— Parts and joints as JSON —
※
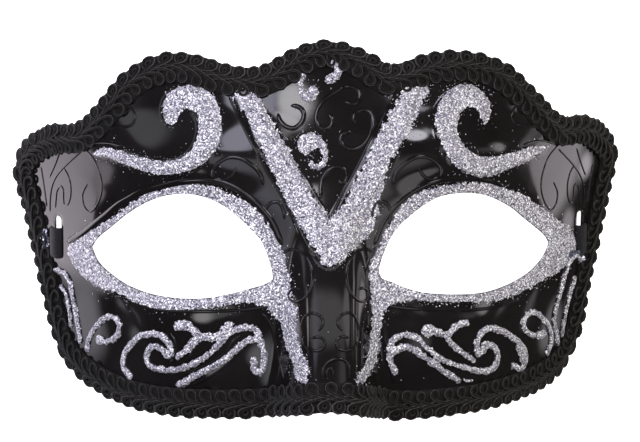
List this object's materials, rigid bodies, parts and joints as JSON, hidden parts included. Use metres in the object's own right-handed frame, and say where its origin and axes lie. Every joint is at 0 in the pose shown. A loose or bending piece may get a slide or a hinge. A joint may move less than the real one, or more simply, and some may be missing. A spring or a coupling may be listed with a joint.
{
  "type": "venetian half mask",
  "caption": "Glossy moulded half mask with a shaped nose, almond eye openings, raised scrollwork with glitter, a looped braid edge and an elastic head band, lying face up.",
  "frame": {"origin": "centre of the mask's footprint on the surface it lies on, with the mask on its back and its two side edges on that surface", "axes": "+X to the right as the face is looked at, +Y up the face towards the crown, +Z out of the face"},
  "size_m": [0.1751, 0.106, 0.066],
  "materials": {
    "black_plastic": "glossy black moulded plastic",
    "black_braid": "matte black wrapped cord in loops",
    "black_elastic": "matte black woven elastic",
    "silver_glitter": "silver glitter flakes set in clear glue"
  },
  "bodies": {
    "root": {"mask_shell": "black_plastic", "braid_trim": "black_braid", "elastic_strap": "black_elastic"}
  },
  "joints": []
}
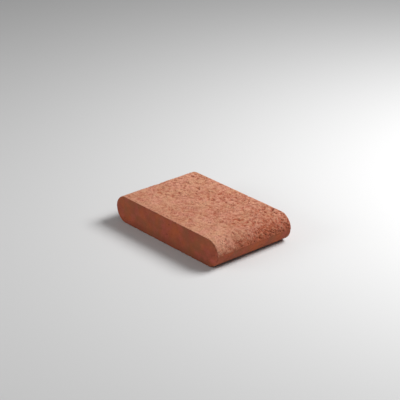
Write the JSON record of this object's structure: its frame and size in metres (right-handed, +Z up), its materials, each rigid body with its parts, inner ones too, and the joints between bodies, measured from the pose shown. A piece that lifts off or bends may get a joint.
※
— Problem details —
Produce an exact copy of all the records.

— Task result —
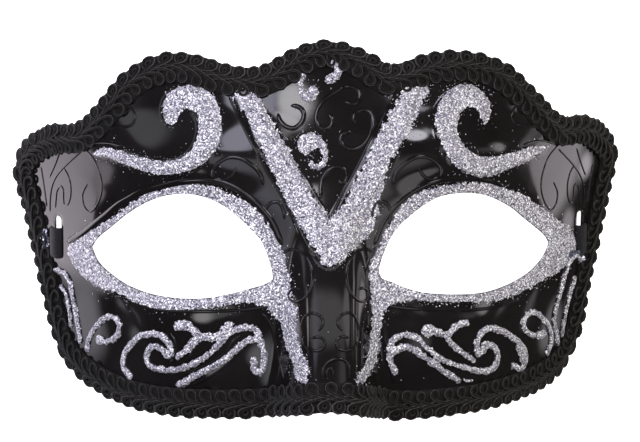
List this object's materials, rigid bodies, parts and joints as JSON, hidden parts included. Use metres in the object's own right-handed frame, and say where its origin and axes lie. Every joint is at 0 in the pose shown. A loose or bending piece may get a slide or a hinge. A joint may move less than the real one, or more simply, and some may be missing. A spring or a coupling may be listed with a joint.
{
  "type": "venetian half mask",
  "caption": "Glossy moulded half mask with a shaped nose, almond eye openings, raised scrollwork with glitter, a looped braid edge and an elastic head band, lying face up.",
  "frame": {"origin": "centre of the mask's footprint on the surface it lies on, with the mask on its back and its two side edges on that surface", "axes": "+X to the right as the face is looked at, +Y up the face towards the crown, +Z out of the face"},
  "size_m": [0.1751, 0.106, 0.066],
  "materials": {
    "black_plastic": "glossy black moulded plastic",
    "black_braid": "matte black wrapped cord in loops",
    "black_elastic": "matte black woven elastic",
    "silver_glitter": "silver glitter flakes set in clear glue"
  },
  "bodies": {
    "root": {"mask_shell": "black_plastic", "braid_trim": "black_braid", "elastic_strap": "black_elastic"}
  },
  "joints": []
}
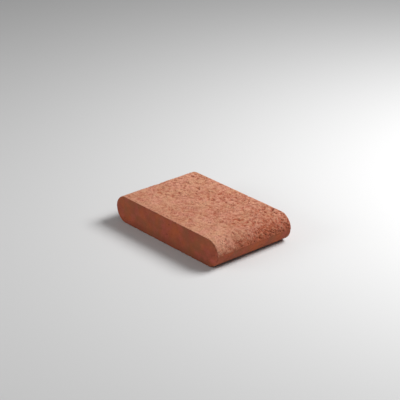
Write the JSON record of this object's structure: its frame and size in metres (right-handed, +Z up), its materials, each rigid body with its parts, inner ones too, and the joints between bodies, measured from the pose shown. A piece that lifts off or bends may get a joint.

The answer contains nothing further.